Work required: Every line of the data must be copied exactly.

═══

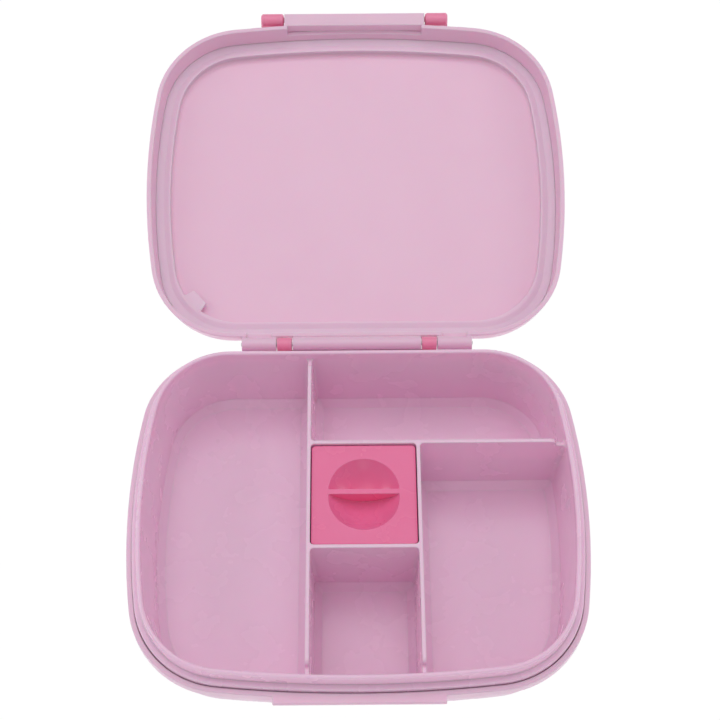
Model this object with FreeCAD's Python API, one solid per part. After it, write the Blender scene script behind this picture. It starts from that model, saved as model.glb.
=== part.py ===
# Bento lunch box with a removable compartment tray, a lidded snack cup, a hinged lid and a latch.
# Units are millimetres.  X runs along the hinge, Y from the latch (front) to the hinge (back), Z is up.
# The origin is the middle of the underside of the outer box.  Pieces are made with the lid closed,
# then the lid and the latch are turned to the open pose in which the model is stored.
import FreeCAD, Part
import math
import os

Vec = FreeCAD.Vector

# ---- plan outline, shared by the box and the lid ----
half_width = 108.0         # centre to the widest point of a side
plan_depth = 177.2         # front to back through the middle
side_bulge_y = 1.1         # where the side is widest
side_radius = 318.0        # large arc of each side
front_radius = 615.0       # large arc of the front
front_corner = 45.5        # front corner arcs
back_corner = 42.5         # back corner arcs, the back itself is straight

# ---- outer box ----
box_height = 38.2          # underside to the joint with the lid
box_wall = 1.4
box_rim_width = 2.4        # top edge of the band
band_height = 6.0          # outer band below the joint
body_top_inset = 3.4       # body below the band, measured in from the outline
body_bottom_inset = 7.7
body_bottom_round = 10.5
groove_depth = 0.8         # shallow groove round the underside
groove_inset = 16.0        # measured in from the outline
groove_width = 3.0
seat_depth = 3.0           # seat for the tray, below the joint
seat_width = 2.0
edge_round = 0.5

# ---- tray ----
tray_gap = 0.4            # round the tray, inside the box rim
ledge_width = 2.75         # between the gap and the upright rim
ledge_height = 2.8         # top of the ledge above the joint
rim_height = 10.4          # top of the upright rim above the joint
rim_wall = 2.1
rim_round = 0.95
tray_wall = 1.3
tray_floor_gap = 1.2       # under the tray, above the floor of the box
tray_side_gap = 0.4        # round the foot of the tray
pocket_corner_top = 1.8
pocket_floor_slope = 3.7   # sloped edge between the walls and the floor
pocket_corner_foot = 2.2   # corners where the walls meet the sloped edge
pocket_corner_floor = 1.0
lip_wall = 1.6             # down-turned lip of the tray that stands on the seat

# ---- dividers ----
divider_wall = 1.7
divider_draft = 1.2        # how much each face of a divider leans over its height
divider_drop = 1.0         # top of a divider below the rim
left_divider_x = -23.1
right_divider_x = 28.6
back_divider_y = 33.0
cup_divider_y = -20.2
notch_drop = 4.0           # a divider steps down here to clear the lip of the seal
notch_clearance = 1.2      # beyond the lip of the seal
notch_crest_round = 2.5    # where a divider turns down into its notch
notch_foot_round = 1.2

# ---- snack cup and its lid ----
cup_lid_gap = 0.45         # between the well and the edge of the cup lid
cup_lid_wall = 2.0
cup_lid_drop = 1.2         # top of the cup lid below the divider top
cup_lid_corner = 1.8
cup_overhang = 1.0         # cup lid beyond the cup body
cup_wall = 1.3
cup_draft = 1.7            # how much each side of the cup leans in
cup_corner_top = 3.0
cup_corner_low = 7.2
cup_floor_round = 5.6
plug_depth = 3.4
plug_wall = 1.2
plug_gap = 0.15
grip_radius = 16.7         # two bowls, one each side of the grip bar
grip_spread = 3.0          # between the centres of the bowls
grip_bar_shift = 1.3       # bar behind the middle
grip_bar_wall = 2.4
grip_depth = 9.0
grip_wall = 1.2

# ---- lid ----
lid_skirt_wall = 2.3
lid_seat_inset = 3.7        # inner face of the skirt where it meets the seat of the seal
lid_top_inset = 2.5
lid_top_round = 8.0
lid_panel = 2.0
lid_well_depth = 1.8       # panel set back from the seat of the seal
lid_well_round = 1.2
seal_thickness = 1.6
seal_clearance = 0.2       # above the tray rim
seal_side_gap = 0.05
seal_lip_gap = 0.2         # foot of the seal's lip inside the tray rim
seal_lip_foot = 3.3        # the lip is a low ridge that rises towards the middle
seal_lip_wall = 0.8
seal_lip_height = 0.7
seal_corner = 34.0         # inner corners of the seal
tab_base = 11.9            # finger tab of the seal: at the lip, at its free edge, and how far it reaches
tab_length = 9.3
tab_reach = 5.2
tab_wall = 1.2
tab_round = 0.4
tab_root = 0.8             # how far the tab runs into the lip
tab_angle = 46.5           # round the back left corner, from straight back

# ---- rear hinge ----
hinge_gap = 0.6            # knuckles behind the outline
hinge_rise = 0.15          # pin axis above the joint
knuckle_diameter = 6.6
leaf_knuckle_inner = 32.4
leaf_knuckle_outer = 39.7
lid_knuckle_outer = 57.2
knuckle_gap = 0.4          # end play between knuckles
pin_diameter = 2.0
pin_fit = 0.05             # radial clearance in a turning knuckle
pin_stick_out = 0.5
pin_bevel = 0.25
gusset_height = 8.0        # web that ties a lid knuckle to the lid
web_root = 1.8             # the web starts this far inside the back of the skirt
leaf_wall = 2.4
leaf_round = 1.2
leaf_bottom_z = 14.0
leaf_arm_drop = 0.8        # arms below the joint, clear of the lid skirt
peg_diameter = 5.0
peg_spacing = 24.0
peg_head = 8.0
peg_head_height = 1.2
peg_head_round = 0.7
peg_fit = 0.05
pad_margin = 3.0           # pad behind the leaf, smaller than the leaf by this much
stop_gap = 0.3             # left between the top of the leaf and the open lid
hinge_web_lift = 0.3       # webs of the lid knuckles above the joint
rear_notch_inner = 42.6    # notches through the back of the skirt, at its edge
rear_notch_outer = 55.1
rear_notch_height = 2.5

# ---- latch ----
latch_knuckle = 6.8        # the bar of the lid is as tall
latch_face_gap = 0.6       # knuckles in front of the outline
latch_turn_gap = 0.4       # flap clear of the bar as it turns
latch_half_width = 50.0
latch_gap = 0.5            # between a knuckle and the end of the bar
latch_wall = 2.4
latch_length = 18.6        # axis to the lower end
latch_bead = 3.2           # rounded lower edge of the latch
latch_bead_in = 0.8        # centre of the bead behind the front face
knuckle_chamfer = 0.8
bar_half_width = 37.5
bar_cover = 2.1            # front face of the bar, in front of the latch axis
bar_in = 1.4               # back face, inside the outline
bar_lift = 0.3             # above the joint
bar_edge_round = 0.6
stub_diameter = 3.0
stub_length = 3.4
stub_fit = 0.06
socket_extra = 0.4         # depth left beyond the end of a stub
catch_half_width = 38.4
catch_out = 2.3
catch_round = 0.8
catch_height = 2.2         # the top of the catch is level with the joint
hook_gap = 0.3
hook_wall = 2.2
hook_reach = 4.0
hook_half_width = 36.0
hook_round = 0.6
hook_root = 0.5            # how far the hook runs into the flap
skirt_notch_half = 35.9    # window in the lid skirt behind the bar
skirt_notch_height = 6.0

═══

Answer to this exercise:
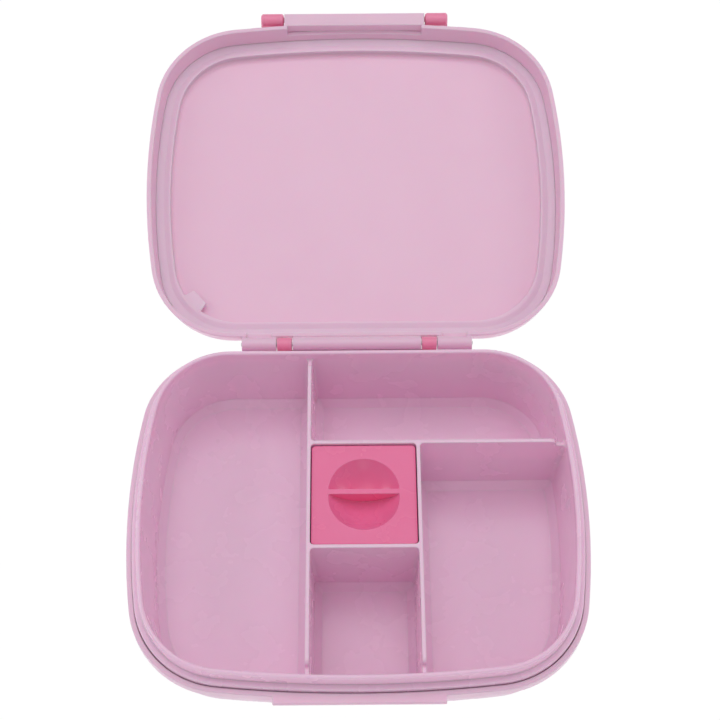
Model this object with FreeCAD's Python API, one solid per part. After it, write the Blender scene script behind this picture. It starts from that model, saved as model.glb.
=== part.py ===
# Bento lunch box with a removable compartment tray, a lidded snack cup, a hinged lid and a latch.
# Units are millimetres.  X runs along the hinge, Y from the latch (front) to the hinge (back), Z is up.
# The origin is the middle of the underside of the outer box.  Pieces are made with the lid closed,
# then the lid and the latch are turned to the open pose in which the model is stored.
import FreeCAD, Part
import math
import os

Vec = FreeCAD.Vector

# ---- plan outline, shared by the box and the lid ----
half_width = 108.0         # centre to the widest point of a side
plan_depth = 177.2         # front to back through the middle
side_bulge_y = 1.1         # where the side is widest
side_radius = 318.0        # large arc of each side
front_radius = 615.0       # large arc of the front
front_corner = 45.5        # front corner arcs
back_corner = 42.5         # back corner arcs, the back itself is straight

# ---- outer box ----
box_height = 38.2          # underside to the joint with the lid
box_wall = 1.4
box_rim_width = 2.4        # top edge of the band
band_height = 6.0          # outer band below the joint
body_top_inset = 3.4       # body below the band, measured in from the outline
body_bottom_inset = 7.7
body_bottom_round = 10.5
groove_depth = 0.8         # shallow groove round the underside
groove_inset = 16.0        # measured in from the outline
groove_width = 3.0
seat_depth = 3.0           # seat for the tray, below the joint
seat_width = 2.0
edge_round = 0.5

# ---- tray ----
tray_gap = 0.4            # round the tray, inside the box rim
ledge_width = 2.75         # between the gap and the upright rim
ledge_height = 2.8         # top of the ledge above the joint
rim_height = 10.4          # top of the upright rim above the joint
rim_wall = 2.1
rim_round = 0.95
tray_wall = 1.3
tray_floor_gap = 1.2       # under the tray, above the floor of the box
tray_side_gap = 0.4        # round the foot of the tray
pocket_corner_top = 1.8
pocket_floor_slope = 3.7   # sloped edge between the walls and the floor
pocket_corner_foot = 2.2   # corners where the walls meet the sloped edge
pocket_corner_floor = 1.0
lip_wall = 1.6             # down-turned lip of the tray that stands on the seat

# ---- dividers ----
divider_wall = 1.7
divider_draft = 1.2        # how much each face of a divider leans over its height
divider_drop = 1.0         # top of a divider below the rim
left_divider_x = -23.1
right_divider_x = 28.6
back_divider_y = 33.0
cup_divider_y = -20.2
notch_drop = 4.0           # a divider steps down here to clear the lip of the seal
notch_clearance = 1.2      # beyond the lip of the seal
notch_crest_round = 2.5    # where a divider turns down into its notch
notch_foot_round = 1.2

# ---- snack cup and its lid ----
cup_lid_gap = 0.45         # between the well and the edge of the cup lid
cup_lid_wall = 2.0
cup_lid_drop = 1.2         # top of the cup lid below the divider top
cup_lid_corner = 1.8
cup_overhang = 1.0         # cup lid beyond the cup body
cup_wall = 1.3
cup_draft = 1.7            # how much each side of the cup leans in
cup_corner_top = 3.0
cup_corner_low = 7.2
cup_floor_round = 5.6
plug_depth = 3.4
plug_wall = 1.2
plug_gap = 0.15
grip_radius = 16.7         # two bowls, one each side of the grip bar
grip_spread = 3.0          # between the centres of the bowls
grip_bar_shift = 1.3       # bar behind the middle
grip_bar_wall = 2.4
grip_depth = 9.0
grip_wall = 1.2

# ---- lid ----
lid_skirt_wall = 2.3
lid_seat_inset = 3.7        # inner face of the skirt where it meets the seat of the seal
lid_top_inset = 2.5
lid_top_round = 8.0
lid_panel = 2.0
lid_well_depth = 1.8       # panel set back from the seat of the seal
lid_well_round = 1.2
seal_thickness = 1.6
seal_clearance = 0.2       # above the tray rim
seal_side_gap = 0.05
seal_lip_gap = 0.2         # foot of the seal's lip inside the tray rim
seal_lip_foot = 3.3        # the lip is a low ridge that rises towards the middle
seal_lip_wall = 0.8
seal_lip_height = 0.7
seal_corner = 34.0         # inner corners of the seal
tab_base = 11.9            # finger tab of the seal: at the lip, at its free edge, and how far it reaches
tab_length = 9.3
tab_reach = 5.2
tab_wall = 1.2
tab_round = 0.4
tab_root = 0.8             # how far the tab runs into the lip
tab_angle = 46.5           # round the back left corner, from straight back

# ---- rear hinge ----
hinge_gap = 0.6            # knuckles behind the outline
hinge_rise = 0.15          # pin axis above the joint
knuckle_diameter = 6.6
leaf_knuckle_inner = 32.4
leaf_knuckle_outer = 39.7
lid_knuckle_outer = 57.2
knuckle_gap = 0.4          # end play between knuckles
pin_diameter = 2.0
pin_fit = 0.05             # radial clearance in a turning knuckle
pin_stick_out = 0.5
pin_bevel = 0.25
gusset_height = 8.0        # web that ties a lid knuckle to the lid
web_root = 1.8             # the web starts this far inside the back of the skirt
leaf_wall = 2.4
leaf_round = 1.2
leaf_bottom_z = 14.0
leaf_arm_drop = 0.8        # arms below the joint, clear of the lid skirt
peg_diameter = 5.0
peg_spacing = 24.0
peg_head = 8.0
peg_head_height = 1.2
peg_head_round = 0.7
peg_fit = 0.05
pad_margin = 3.0           # pad behind the leaf, smaller than the leaf by this much
stop_gap = 0.3             # left between the top of the leaf and the open lid
hinge_web_lift = 0.3       # webs of the lid knuckles above the joint
rear_notch_inner = 42.6    # notches through the back of the skirt, at its edge
rear_notch_outer = 55.1
rear_notch_height = 2.5

# ---- latch ----
latch_knuckle = 6.8        # the bar of the lid is as tall
latch_face_gap = 0.6       # knuckles in front of the outline
latch_turn_gap = 0.4       # flap clear of the bar as it turns
latch_half_width = 50.0
latch_gap = 0.5            # between a knuckle and the end of the bar
latch_wall = 2.4
latch_length = 18.6        # axis to the lower end
latch_bead = 3.2           # rounded lower edge of the latch
latch_bead_in = 0.8        # centre of the bead behind the front face
knuckle_chamfer = 0.8
bar_half_width = 37.5
bar_cover = 2.1            # front face of the bar, in front of the latch axis
bar_in = 1.4               # back face, inside the outline
bar_lift = 0.3             # above the joint
bar_edge_round = 0.6
stub_diameter = 3.0
stub_length = 3.4
stub_fit = 0.06
socket_extra = 0.4         # depth left beyond the end of a stub
catch_half_width = 38.4
catch_out = 2.3
catch_round = 0.8
catch_height = 2.2         # the top of the catch is level with the joint
hook_gap = 0.3
hook_wall = 2.2
hook_reach = 4.0
hook_half_width = 36.0
hook_round = 0.6
hook_root = 0.5            # how far the hook runs into the flap
skirt_notch_half = 35.9    # window in the lid skirt behind the bar
skirt_notch_height = 6.0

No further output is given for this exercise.